En dehors de l'éducation que reçoivent les
enfants et qui déjà les prédispose à un travail
certain, plusieurs autres réalités ont été
notées lors de l'enquête de terrain et contribuent à mettre
les enfants au travail.
Toutefois, selon les parents interrogés et de l'avis
de certaines personnes ressources, « il n'y avait pas au départ
d'intention que les enfants aillent travailler, ou qu'ils soient
exploités » (parents et personnes ressources enquêtés,
2009). De même, un autre parent déclare : « Lorsque
tu es à la cuisine, et qu'à côté il y a ta petite
fille, elle peut t'être utile en t'aidant à verser de l'eau sale,
à prendre de l'oignon.
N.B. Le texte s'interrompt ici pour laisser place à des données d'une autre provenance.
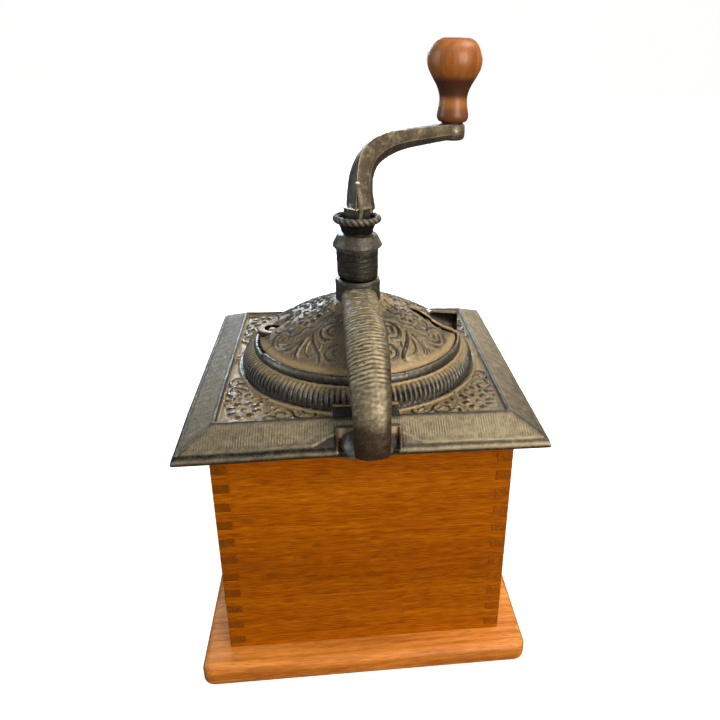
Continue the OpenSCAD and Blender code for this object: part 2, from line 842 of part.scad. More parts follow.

Tu ne peux te lever chaque fois, alors qu'il y a
quelqu'un à tes côtés. Nul n'est inutile, même un
tout petit enfant » (propos d'une mère enquêtée,
2009). Ainsi, dans la pensée traditionnelle, l'enfant se doit
d'être utile à ses géniteurs et à son clan. Et pour
qu'il n'échappe pas à ce rôle, plusieurs dispositions
pragmatiques sont prises afin qu'au moment attendu, il puisse satisfaire
à cela. Savoir, savoir-faire et savoir-être lui sont
dispensé. Ce qui fait que toute habitude de paresse n'est pas
autorisée.
Il apparait à travers ces données que,
l'éducation reçue par les enfants dès le bas-âge
leur donne une certaine facilité à travailler. En outre, comme le
montre le paragraphe suivant, le niveau d'instruction des parents est parfois
aussi en défaveur des enfants. Ce qui expose des êtres
vulnérables à des pratiques peu recommandables.